Houses in Multiple Occupation and residential property licensing reform Guidance for Local Housing Authorities Click here

“3. 4 What is the minimum sleeping room size?

The minimum sleeping room floor area sizes (subject to the measurement restrictions detailed in the paragraphs below) to be imposed as conditions of Part 2 licences are:
• 6.51m square for one person over 10 years of age
• 10.22m square for two persons over 10 years

The minimum size for sleeping accommodation does not apply to charities providing night shelters or temporary accommodation for people suffering or recovering from drug or alcohol abuse or mental disorders.

The Mandatory Conditions Regulations 2018 amend Schedule 4 of the Act, introducing the following new conditions:
•Mandatory national minimum sleeping room sizes (See paras 3.3 – 3.10); and
• Waste disposal provision requirements (See paras 3.11). 15
• 4.64m square for one child under the age of 10 years

It will also be a mandatory condition that any room of less than 4.64m square may not be used as sleeping accommodation and the landlord will need to notify the local housing authority of any room in the HMO with a floor area of less than 4.64m square. The measurement is one of wall to wall floor area where the ceiling height is greater than 1.5m. No part of a room should be included in the measurement where the ceiling height is less than 1.5m.”

RLA: Landlords are today welcoming new guidance for councils on room sizes in rented homes.
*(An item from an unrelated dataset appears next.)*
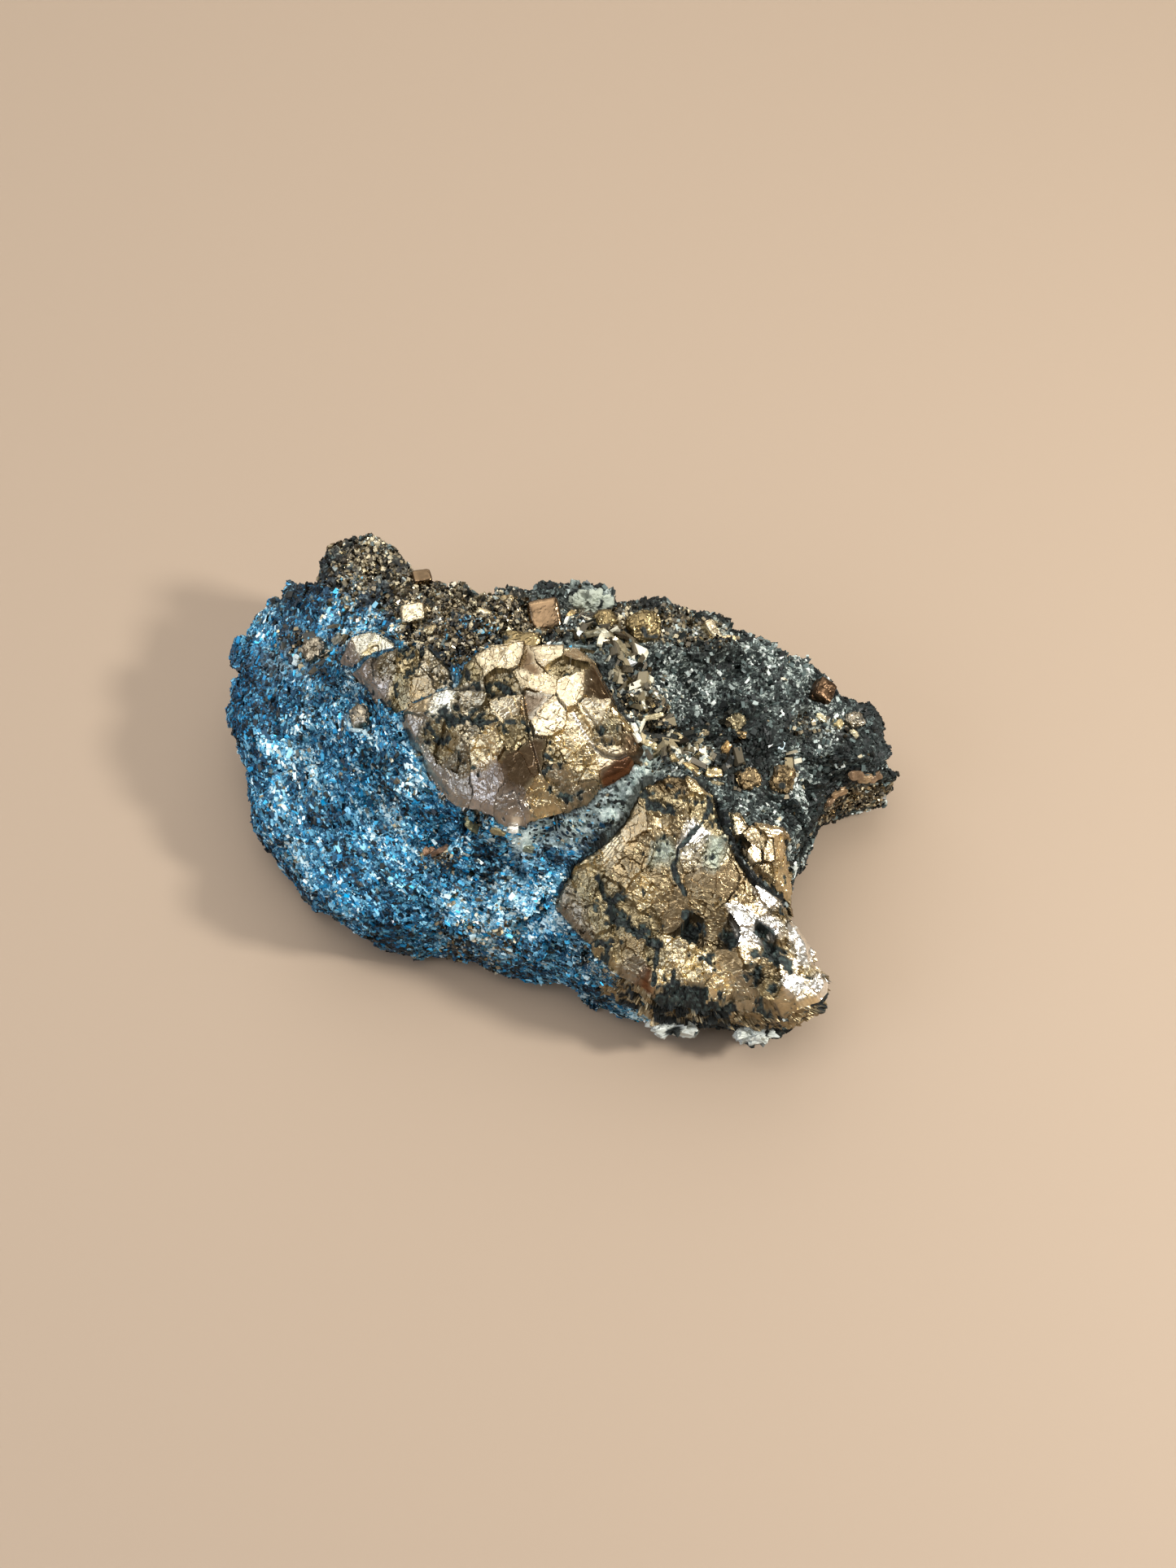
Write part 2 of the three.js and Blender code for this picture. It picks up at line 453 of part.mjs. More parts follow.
// One plate of a crystal: a column on its part of the plan, with a tilted top and a foot below the crystal's.
function plateSolid({ foot, faces, plates }, index, frame) {
  const [x, y, lift, addX, addY] = plates[index];
  const heights = faces.map(([fx, fy, fz, slopeX, slopeY]) => fz + slopeX * (x - fx) + slopeY * (y - fy));
  const lowest = heights.indexOf(Math.min(...heights));
  const middle = heights[lowest] + lift;
  const gx = faces[lowest][3] + addX;
  const gy = faces[lowest][4] + addY;
  const corners = plateOutline(plates, index, frame);
  const tops = corners.map(([px, py]) => rounded(Math.max(foot + 1, middle + gx * (px - x) + gy * (py - y))));
  return solidOf(unevenColumn(corners, tops, foot - 1 - index * FOOT_STEP));
}

// A tapering column on a convex plan, with a height of its own at each corner of the top.
function unevenColumn(plan, tops, foot) {
  const count = plan.length;
  const positions = [...grown(plan, TAPER).map((p) => [...p, foot]), ...plan.map((p, n) => [...p, tops[n]])];
  const faces = plan.flatMap((_, n) => {
    const m = (n + 1) % count;
    const side = [n, m, count + m, n, count + m, count + n];
    const ends = n === 0 || m === 0 ? [] : [0, m, n, count, count + n, count + m];
    return [...side, ...ends];
  });
  const geometry = new THREE.BufferGeometry();
  geometry.setAttribute('position', new THREE.Float32BufferAttribute(positions.flat(), 3));
  geometry.setIndex(faces);
  return geometry;
}

function crystalSolid(crystal) {
  const { foot, outline, plates } = crystal;
  const { min, max } = new THREE.Box2().setFromPoints(outline.map((p) => new THREE.Vector2(...p)));
  const frame = [[min.x, min.y], [max.x, min.y], [max.x, max.y], [min.x, max.y]];
  const columns = plates.map((_, n) => plateSolid(crystal, n, grown(frame, 1)));
  const body = columns.reduce((sum, plate) => sum.add(plate));
  return body.intersect(column(grown(outline, -GAP / 2), foot, CRYSTAL_TOP));
}

// A small crystal is a block that has lost its corners: each corner becomes three points.
function smallCrystal({ at, size, turn, sunk, z }, extra) {
  const half = size.map((edge) => edge / 2);
  const corners = [];
  for (let n = 0; n < 8; n += 1) {
    const sign = [n & 1 ? 1 : -1, n & 2 ? 1 : -1, n & 4 ? 1 : -1];
    for (let axis = 0; axis < 3; axis += 1) {
      const cut = CORNER_CUT * (0.4 + 1.2 * hash(n, axis, at[0], 3));
      const p = half.map((h, other) => sign[other] * (other === axis ? h * (1 - cut) : h));
      corners.push(new THREE.Vector3(...p.map((c, k) => c * (1 + extra / half[k]))));
    }
  }
  const middle = z ?? groundAt(...at) - sunk;
  const place = new THREE.Matrix4().makeRotationFromEuler(
    new THREE.Euler(...turn.map(THREE.MathUtils.degToRad)),
  ).setPosition(at[0], at[1], middle);
  return solidOf(new ConvexGeometry(corners).applyMatrix4(place));
}

// Height of the lump's smooth top over a point of the plan.
function groundAt(x, y) {
  const rim = rimAt(Math.atan2(y, x));
  const f = Math.min(1, Math.hypot(x, y) / rim.radius);
  return rim.z + (hillAt(x, y) - rim.z) * (1 - f * f) ** (SHOULDER / 2);
}

// ---------------------------------------------------------------- the specimen

const specimen = new THREE.Group();
specimen.position.set(-MIDDLE.x, -MIDDLE.y, 0);

function addPiece(name, solid) {
  const mesh = new THREE.Mesh(geometryOf(solid), materialOf(name));
  mesh.name = name;
  specimen.add(mesh);
}

let schist = solidOf(lumpGeometry());
const crystals = new Map();
for (const [name, crystal] of Object.entries(CRYSTALS)) {
  crystals.set(name, crystalSolid(crystal));
  schist = schist.subtract(column(grown(crystal.outline, GAP / 2), crystal.foot - GAP, CRYSTAL_TOP));
}
for (const small of Object.values(SMALL)) {
  const socket = smallCrystal(small, GAP);
  schist = schist.subtract(socket);
  crystals.forEach((solid, name) => crystals.set(name, solid.subtract(socket)));
}
addPiece('matrix_schist', largestBody(schist));
crystals.forEach((solid, name) => addPiece(name, largestBody(solid)));
Object.entries(SMALL).forEach(([name, small]) => addPiece(name, smallCrystal(small, 0)));

export default specimen;
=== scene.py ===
"""Looks of a hand specimen of pyrite crystals in mica schist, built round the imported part.

Lengths are in millimetres in the plan's own coordinates, as in the part's source, with +Z up and
the resting plane at z = 0. Meshes are moved to the frame's origin and to metres as they are made.
Every surface is a sheet of rings, a cube grid or a joined crowd of grains, and all of it is seeded.
"""

from __future__ import annotations

import logging
import math
from collections.abc import Sequence
from dataclasses import dataclass, field
from enum import Enum
from typing import Any

import bpy
import numpy as np
from mathutils import Euler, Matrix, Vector

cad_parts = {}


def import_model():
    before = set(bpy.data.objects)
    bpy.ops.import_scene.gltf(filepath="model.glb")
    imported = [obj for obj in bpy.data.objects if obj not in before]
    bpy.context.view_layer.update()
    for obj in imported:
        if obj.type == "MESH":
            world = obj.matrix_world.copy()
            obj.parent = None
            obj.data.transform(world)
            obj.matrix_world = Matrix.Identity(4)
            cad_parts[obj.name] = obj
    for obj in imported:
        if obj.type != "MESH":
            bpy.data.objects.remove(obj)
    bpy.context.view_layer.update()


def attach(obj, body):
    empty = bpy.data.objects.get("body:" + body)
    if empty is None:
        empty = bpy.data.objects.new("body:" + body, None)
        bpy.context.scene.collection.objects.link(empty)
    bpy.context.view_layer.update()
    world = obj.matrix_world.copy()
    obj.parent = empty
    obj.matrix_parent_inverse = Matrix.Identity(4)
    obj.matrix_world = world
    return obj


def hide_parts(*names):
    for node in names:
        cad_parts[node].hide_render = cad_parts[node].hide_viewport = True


log = logging.getLogger("specimen")
Array = np.ndarray
Points = Sequence[Sequence[float]]
Values = dict[str, Array]  # by the name of a mesh attribute
Noise = tuple[float, float, float]  # amount, size in mm, and seed
Colour = tuple[int, int, int]  # 0 to 255 per channel
Stops = Sequence[tuple[float, Colour]]  # places from 0 to 1, and the colour at each
Palette = Sequence[tuple[Colour, float]]  # colours, and the share of each
Socket = bpy.types.NodeSocket
Input = Any  # a socket to link, or a value to set

MM = 0.001
MIDDLE = np.array([-0.1, -0.6, 0.0])  # middle of the plan, which is the frame's origin

# ---- the lump's own sizes, mm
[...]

The guidance addresses concerns raised by the Residential Landlords Association (RLA) that recent changes to room size regulations could have led to landlords being in breach of the law where a pregnant tenant gave birth.

Since October this year, rooms used for sleeping by one person over 10-years-old have had to be at least  6.51 square metres, and those slept in by two people over 10-years-old will have had to at least 10.22 square metres. Rooms slept in by children of 10 years and younger have had to be at least 4.64 square metres.

Whilst the RLA believes that tenants should never face the dangers of overcrowded accommodation, it was concerned that the changes could have seen councils required to take action against landlords where a tenant gave birth and as a result there were two people in a room sized for one. A landlord who sought to evict in this scenario would be carrying out unlawful discrimination.

Following extensive discussions with the Government, newly published guidance makes clear that this will not happen. It notes that in instances where a tenant has given birth to a child since moving into a House of Multiple Occupation (HMO),  that there is an expectation that local authorities will not be acting in the public interest if they commence a prosecution.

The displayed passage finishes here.